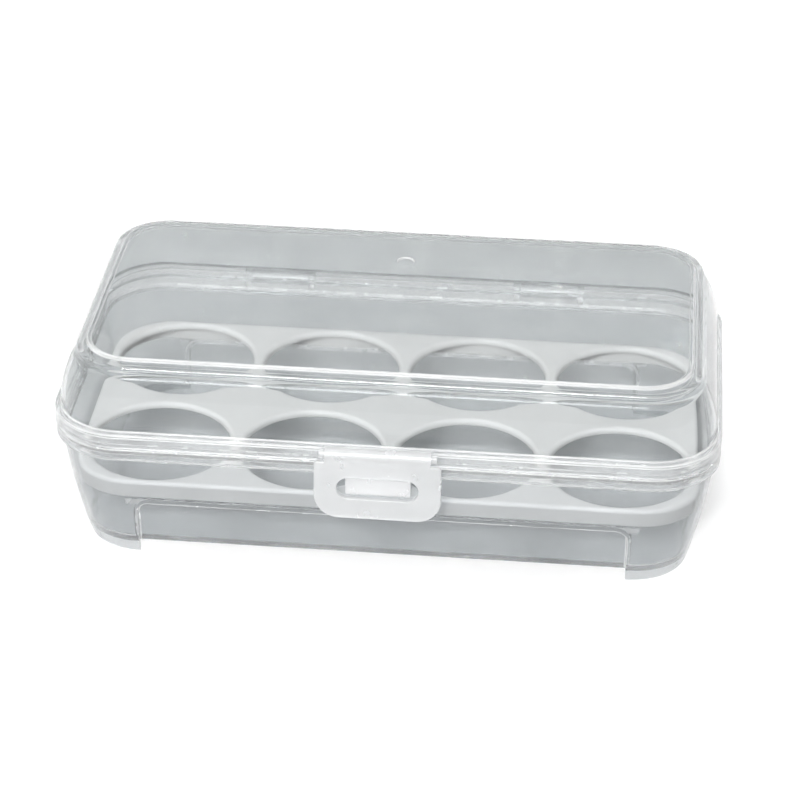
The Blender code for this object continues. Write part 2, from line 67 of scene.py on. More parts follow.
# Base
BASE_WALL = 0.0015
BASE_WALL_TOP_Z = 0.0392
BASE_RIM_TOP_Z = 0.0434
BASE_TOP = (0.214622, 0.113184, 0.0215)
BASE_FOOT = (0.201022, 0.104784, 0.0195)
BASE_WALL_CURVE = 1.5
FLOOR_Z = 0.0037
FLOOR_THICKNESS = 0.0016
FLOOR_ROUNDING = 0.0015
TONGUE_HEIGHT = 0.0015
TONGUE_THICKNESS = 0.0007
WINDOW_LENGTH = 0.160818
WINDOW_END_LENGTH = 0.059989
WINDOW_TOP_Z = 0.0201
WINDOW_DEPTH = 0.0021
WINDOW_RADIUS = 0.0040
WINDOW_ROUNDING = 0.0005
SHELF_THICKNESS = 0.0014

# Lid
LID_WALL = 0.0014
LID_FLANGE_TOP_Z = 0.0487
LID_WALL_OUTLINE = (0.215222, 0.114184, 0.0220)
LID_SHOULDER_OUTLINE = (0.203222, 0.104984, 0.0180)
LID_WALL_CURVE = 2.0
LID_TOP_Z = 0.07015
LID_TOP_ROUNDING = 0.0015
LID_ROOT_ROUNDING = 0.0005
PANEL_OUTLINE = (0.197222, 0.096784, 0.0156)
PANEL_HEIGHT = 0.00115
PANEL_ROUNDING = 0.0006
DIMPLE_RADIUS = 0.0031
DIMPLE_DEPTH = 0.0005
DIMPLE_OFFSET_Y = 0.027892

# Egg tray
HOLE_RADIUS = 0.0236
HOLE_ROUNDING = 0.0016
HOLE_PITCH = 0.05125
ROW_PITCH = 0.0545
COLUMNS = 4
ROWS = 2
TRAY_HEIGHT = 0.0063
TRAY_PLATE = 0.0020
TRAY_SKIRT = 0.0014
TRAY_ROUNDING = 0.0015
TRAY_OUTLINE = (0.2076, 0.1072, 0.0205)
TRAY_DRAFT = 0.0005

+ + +

AIM
Return every line of the material exactly.

ANSWER TO THIS EXERCISE
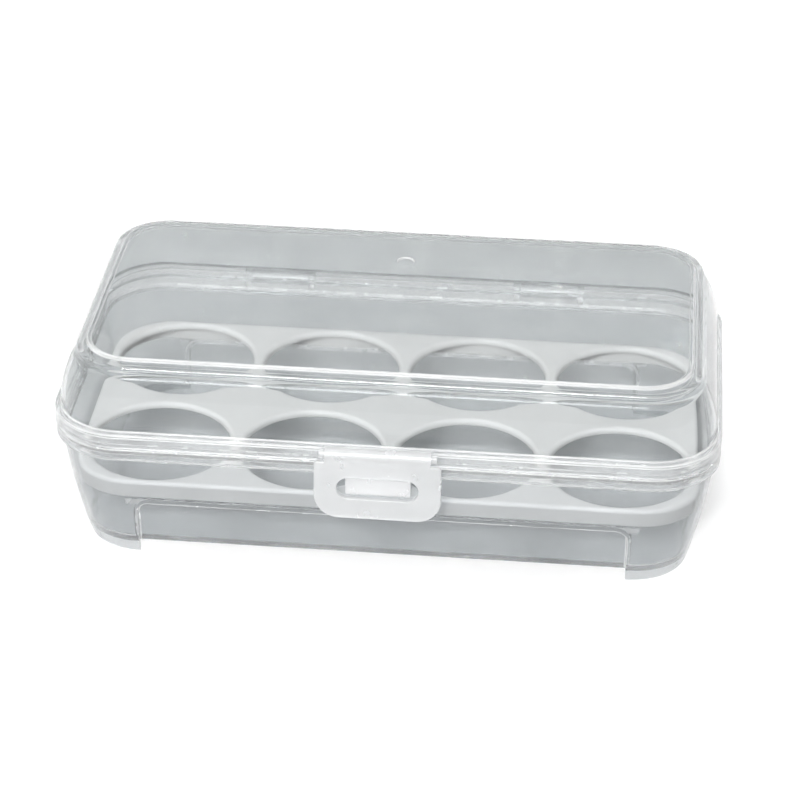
The Blender code for this object continues. Write part 2, from line 67 of scene.py on. More parts follow.
# Base
BASE_WALL = 0.0015
BASE_WALL_TOP_Z = 0.0392
BASE_RIM_TOP_Z = 0.0434
BASE_TOP = (0.214622, 0.113184, 0.0215)
BASE_FOOT = (0.201022, 0.104784, 0.0195)
BASE_WALL_CURVE = 1.5
FLOOR_Z = 0.0037
FLOOR_THICKNESS = 0.0016
FLOOR_ROUNDING = 0.0015
TONGUE_HEIGHT = 0.0015
TONGUE_THICKNESS = 0.0007
WINDOW_LENGTH = 0.160818
WINDOW_END_LENGTH = 0.059989
WINDOW_TOP_Z = 0.0201
WINDOW_DEPTH = 0.0021
WINDOW_RADIUS = 0.0040
WINDOW_ROUNDING = 0.0005
SHELF_THICKNESS = 0.0014

# Lid
LID_WALL = 0.0014
LID_FLANGE_TOP_Z = 0.0487
LID_WALL_OUTLINE = (0.215222, 0.114184, 0.0220)
LID_SHOULDER_OUTLINE = (0.203222, 0.104984, 0.0180)
LID_WALL_CURVE = 2.0
LID_TOP_Z = 0.07015
LID_TOP_ROUNDING = 0.0015
LID_ROOT_ROUNDING = 0.0005
PANEL_OUTLINE = (0.197222, 0.096784, 0.0156)
PANEL_HEIGHT = 0.00115
PANEL_ROUNDING = 0.0006
DIMPLE_RADIUS = 0.0031
DIMPLE_DEPTH = 0.0005
DIMPLE_OFFSET_Y = 0.027892

# Egg tray
HOLE_RADIUS = 0.0236
HOLE_ROUNDING = 0.0016
HOLE_PITCH = 0.05125
ROW_PITCH = 0.0545
COLUMNS = 4
ROWS = 2
TRAY_HEIGHT = 0.0063
TRAY_PLATE = 0.0020
TRAY_SKIRT = 0.0014
TRAY_ROUNDING = 0.0015
TRAY_OUTLINE = (0.2076, 0.1072, 0.0205)
TRAY_DRAFT = 0.0005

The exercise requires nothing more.